What the exercise asks: Within the entries below, find the portion that opens with the line containing "Continue the OpenSCAD" and closes with the line containing "and plain underside.". Retype that portion exactly and only.

Given records:

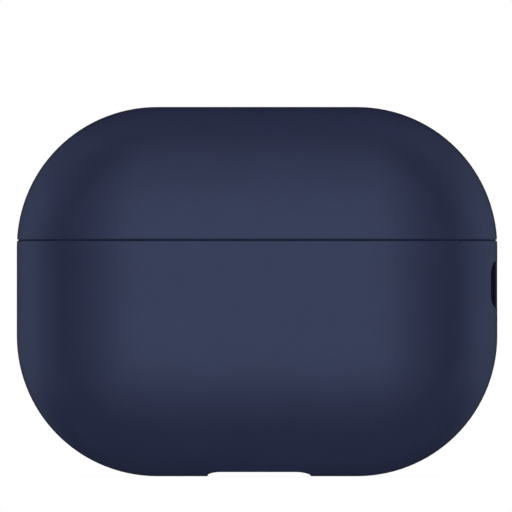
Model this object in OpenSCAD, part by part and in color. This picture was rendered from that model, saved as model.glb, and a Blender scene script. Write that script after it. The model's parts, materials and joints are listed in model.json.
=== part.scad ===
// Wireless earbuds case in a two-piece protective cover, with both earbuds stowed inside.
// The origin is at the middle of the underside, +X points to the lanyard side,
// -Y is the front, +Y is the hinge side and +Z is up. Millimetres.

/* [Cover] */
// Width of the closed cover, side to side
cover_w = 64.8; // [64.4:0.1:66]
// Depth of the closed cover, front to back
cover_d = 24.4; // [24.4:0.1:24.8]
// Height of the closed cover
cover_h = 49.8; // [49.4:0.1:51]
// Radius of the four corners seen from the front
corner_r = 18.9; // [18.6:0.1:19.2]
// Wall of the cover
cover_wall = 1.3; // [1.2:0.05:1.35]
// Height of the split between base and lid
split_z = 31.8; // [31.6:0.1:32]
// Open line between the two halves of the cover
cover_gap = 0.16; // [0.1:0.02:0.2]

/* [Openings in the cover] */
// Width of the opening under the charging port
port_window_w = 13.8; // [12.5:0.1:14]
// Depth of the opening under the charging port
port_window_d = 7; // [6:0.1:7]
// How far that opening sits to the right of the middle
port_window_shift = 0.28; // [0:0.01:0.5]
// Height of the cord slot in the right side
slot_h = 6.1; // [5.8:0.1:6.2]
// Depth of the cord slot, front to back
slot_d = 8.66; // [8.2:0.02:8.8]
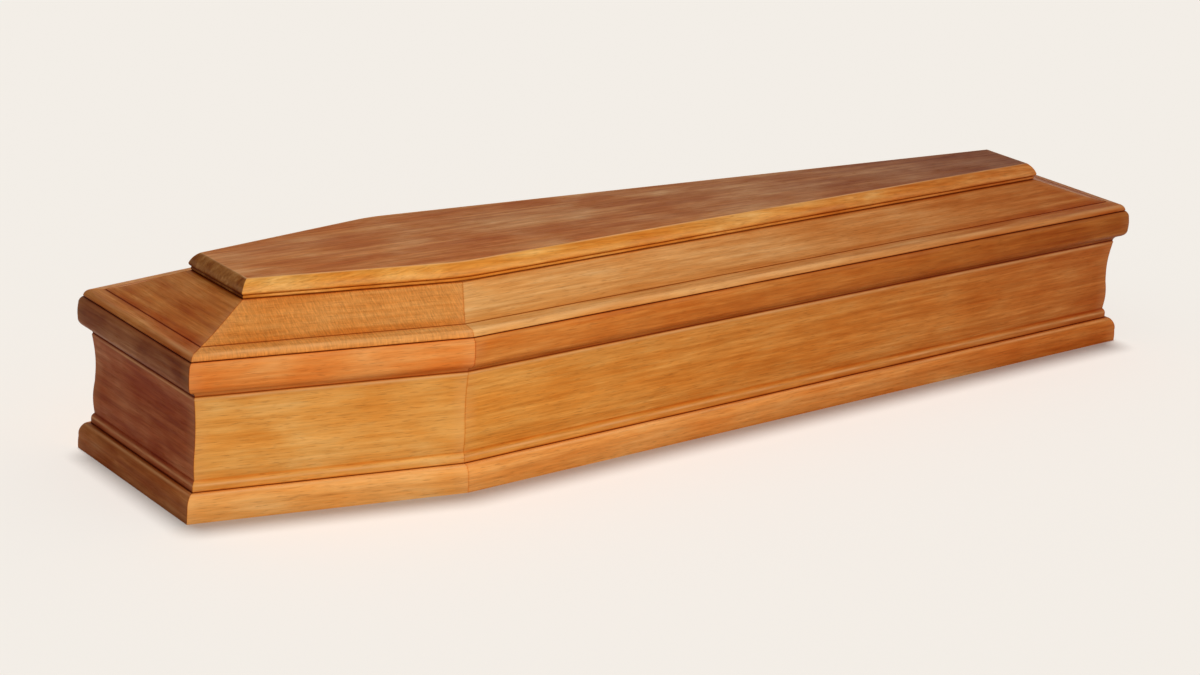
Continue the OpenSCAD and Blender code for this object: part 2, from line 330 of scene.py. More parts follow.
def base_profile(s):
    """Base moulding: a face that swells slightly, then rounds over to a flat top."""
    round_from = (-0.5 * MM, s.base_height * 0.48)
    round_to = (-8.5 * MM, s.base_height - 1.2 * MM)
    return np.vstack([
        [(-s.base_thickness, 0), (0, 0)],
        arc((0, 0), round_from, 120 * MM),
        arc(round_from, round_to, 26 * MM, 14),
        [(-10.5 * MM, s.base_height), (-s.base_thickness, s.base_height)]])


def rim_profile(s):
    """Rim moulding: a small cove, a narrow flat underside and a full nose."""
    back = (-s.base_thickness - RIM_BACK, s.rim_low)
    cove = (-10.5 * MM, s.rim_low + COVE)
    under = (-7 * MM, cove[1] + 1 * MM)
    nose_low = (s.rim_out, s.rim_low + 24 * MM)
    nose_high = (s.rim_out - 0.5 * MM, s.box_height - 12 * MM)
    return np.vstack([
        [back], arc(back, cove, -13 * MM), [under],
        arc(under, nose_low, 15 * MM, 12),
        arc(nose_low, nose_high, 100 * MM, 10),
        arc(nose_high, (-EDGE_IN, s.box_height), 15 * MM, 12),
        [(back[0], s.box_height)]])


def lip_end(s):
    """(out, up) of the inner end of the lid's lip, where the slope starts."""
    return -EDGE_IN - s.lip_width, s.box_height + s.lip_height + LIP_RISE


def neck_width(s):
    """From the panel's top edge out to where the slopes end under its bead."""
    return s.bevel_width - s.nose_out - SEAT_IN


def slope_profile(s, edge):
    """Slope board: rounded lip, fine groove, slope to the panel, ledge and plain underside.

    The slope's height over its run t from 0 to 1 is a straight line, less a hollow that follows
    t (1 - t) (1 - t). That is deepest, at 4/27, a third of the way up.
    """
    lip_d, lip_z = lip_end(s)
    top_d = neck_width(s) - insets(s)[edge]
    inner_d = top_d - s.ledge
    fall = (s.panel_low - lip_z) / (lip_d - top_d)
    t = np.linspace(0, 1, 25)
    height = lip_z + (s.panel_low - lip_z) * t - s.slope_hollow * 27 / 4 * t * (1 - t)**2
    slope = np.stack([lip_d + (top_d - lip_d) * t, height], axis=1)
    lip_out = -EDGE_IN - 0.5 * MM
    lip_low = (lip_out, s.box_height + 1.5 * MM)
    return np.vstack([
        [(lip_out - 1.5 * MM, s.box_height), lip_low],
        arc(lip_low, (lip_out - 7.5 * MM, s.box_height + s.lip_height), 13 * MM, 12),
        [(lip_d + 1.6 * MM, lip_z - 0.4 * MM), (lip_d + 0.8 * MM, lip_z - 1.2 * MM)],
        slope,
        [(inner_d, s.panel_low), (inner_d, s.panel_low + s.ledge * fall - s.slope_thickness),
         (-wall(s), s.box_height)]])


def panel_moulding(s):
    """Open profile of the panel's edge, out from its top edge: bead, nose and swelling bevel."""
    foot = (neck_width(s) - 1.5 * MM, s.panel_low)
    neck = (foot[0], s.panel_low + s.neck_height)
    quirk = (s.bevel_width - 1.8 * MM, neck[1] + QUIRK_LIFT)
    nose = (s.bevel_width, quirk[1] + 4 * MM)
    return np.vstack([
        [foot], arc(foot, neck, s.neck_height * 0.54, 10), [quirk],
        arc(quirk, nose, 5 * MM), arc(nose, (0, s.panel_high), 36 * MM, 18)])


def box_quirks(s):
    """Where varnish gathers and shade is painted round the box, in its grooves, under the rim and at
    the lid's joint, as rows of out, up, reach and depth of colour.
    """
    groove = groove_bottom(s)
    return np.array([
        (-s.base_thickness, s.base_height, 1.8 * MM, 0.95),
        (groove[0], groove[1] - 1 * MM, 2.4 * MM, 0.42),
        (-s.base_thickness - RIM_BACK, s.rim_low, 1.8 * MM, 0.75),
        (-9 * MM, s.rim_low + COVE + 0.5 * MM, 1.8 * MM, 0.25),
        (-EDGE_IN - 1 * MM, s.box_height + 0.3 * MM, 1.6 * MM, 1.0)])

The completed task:
Continue the OpenSCAD and Blender code for this object: part 2, from line 330 of scene.py. More parts follow.
def base_profile(s):
    """Base moulding: a face that swells slightly, then rounds over to a flat top."""
    round_from = (-0.5 * MM, s.base_height * 0.48)
    round_to = (-8.5 * MM, s.base_height - 1.2 * MM)
    return np.vstack([
        [(-s.base_thickness, 0), (0, 0)],
        arc((0, 0), round_from, 120 * MM),
        arc(round_from, round_to, 26 * MM, 14),
        [(-10.5 * MM, s.base_height), (-s.base_thickness, s.base_height)]])


def rim_profile(s):
    """Rim moulding: a small cove, a narrow flat underside and a full nose."""
    back = (-s.base_thickness - RIM_BACK, s.rim_low)
    cove = (-10.5 * MM, s.rim_low + COVE)
    under = (-7 * MM, cove[1] + 1 * MM)
    nose_low = (s.rim_out, s.rim_low + 24 * MM)
    nose_high = (s.rim_out - 0.5 * MM, s.box_height - 12 * MM)
    return np.vstack([
        [back], arc(back, cove, -13 * MM), [under],
        arc(under, nose_low, 15 * MM, 12),
        arc(nose_low, nose_high, 100 * MM, 10),
        arc(nose_high, (-EDGE_IN, s.box_height), 15 * MM, 12),
        [(back[0], s.box_height)]])


def lip_end(s):
    """(out, up) of the inner end of the lid's lip, where the slope starts."""
    return -EDGE_IN - s.lip_width, s.box_height + s.lip_height + LIP_RISE


def neck_width(s):
    """From the panel's top edge out to where the slopes end under its bead."""
    return s.bevel_width - s.nose_out - SEAT_IN


def slope_profile(s, edge):
    """Slope board: rounded lip, fine groove, slope to the panel, ledge and plain underside.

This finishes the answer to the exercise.